Narrating that a lot of work in NLP has been undertaken at LTRC, Prof. Varma lists out machine translation, speech recognition, speech synthesis – which is understanding speech and producing it in the most natural way in Indian languages, and information retrieval, which includes information extraction and summarization. But according to him, “The most significant of them all has been the creation of high quality data sets. Because of 25 years of relentless efforts, we have people from startups to big tech companies apart from independent researchers who benefitted from it. This resource is freely available to anyone who wishes to use it. And then the other is language resource development which includes building dictionaries, treebanks and more, something that Prof. Misra’s team has been consistently working on over the years. ” Prof. Misra herself adds that a major part of developing the resources itself begins with annotating corpora or text which has to be done in a consistent and standardised manner. “All this work triggered an effort to develop standards for different levels of linguistic annotation for Indian languages. It culminated in developing a standard for tagging parts of speech in different Indian languages which was then published by the Bureau of Indian Standards (BIS)”.

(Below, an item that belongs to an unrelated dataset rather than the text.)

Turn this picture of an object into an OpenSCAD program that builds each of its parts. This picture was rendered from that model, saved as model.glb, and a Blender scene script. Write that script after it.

The other aspect of the centre’s linguistic efforts that is close to Prof. Varma’s heart is the creation of encyclopaedic information in Indian languages, or the Indic-Wiki project. “The Wikipedia in Indian languages is very, very small. So we came up with an entire process that includes tools and methodology to create millions of pages in various Indian languages. Initially, we began by experimenting in Telugu and since then we’ve expanded to include other languages. As part of this initiative, every year we conduct a Wikimedia Technology summit that encourages collaboration between developers, users, and researchers to make knowledge accessible in diverse languages,” he says, elaborating that it has spawned an entire ecosystem of Wikimedians.

Current Focus

“When the MT-NL lab was set up, machine translation meant text-to-text translation; when we ventured into speech technology, it meant translating speech-to-text and text-to-speech. When these independent technologies reached a level of maturation, it was conceptualized that the researchers in India come together to work towards speech-to-speech machine translation,” explains Prof. Misra. Thus the National Language Translation Mission project was envisioned around the same time and LTRC joined its Bhashini project which aims to employ voice as a medium to transcend language barriers for the average citizen wishing to access digital services. The centre leads a multi-consortium Indian language-to-Indian language machine translation project under Bhashini titled ‘Himangy’ (HIndustani Machini ANuvaad TechnoloGY). Work is underway to build bi-directional machine translation systems for English-to-Hindi and English-to-Telugu in addition to 9 other Indian language pairs which can be easily integrated into a Speech-to-Speech Machine Translation (SSMT) system pipeline.

Looking Ahead

“In the last 25 years, NLP has undergone three major phases. The first phase was when it was rule-based, and dealt with grammar, linguistics; the second phase was statistical and the third phase that we are currently in is all about artificial neural networks. In 2002, when LTRC was set up, the statistical phase had just begun where it married the linguistic phase of research along with statistical processing. A whole range of tools were developed for Indian languages. Now with neural networks coming in, they use large data sets as well as the tools that were developed in many important ways,” remarks Prof. Sangal, the pioneer of NLP in India.

Today, the advent of large language models (LLMs) is disrupting our daily lives and more specifically language technology. As new challenges crop up in terms of research and education, LTRC seeks to address the limitations of LLMs, reinvent itself and continue to contribute to research with a difference. Afterall, no better place to do this than at the trailblazing centre for language technology.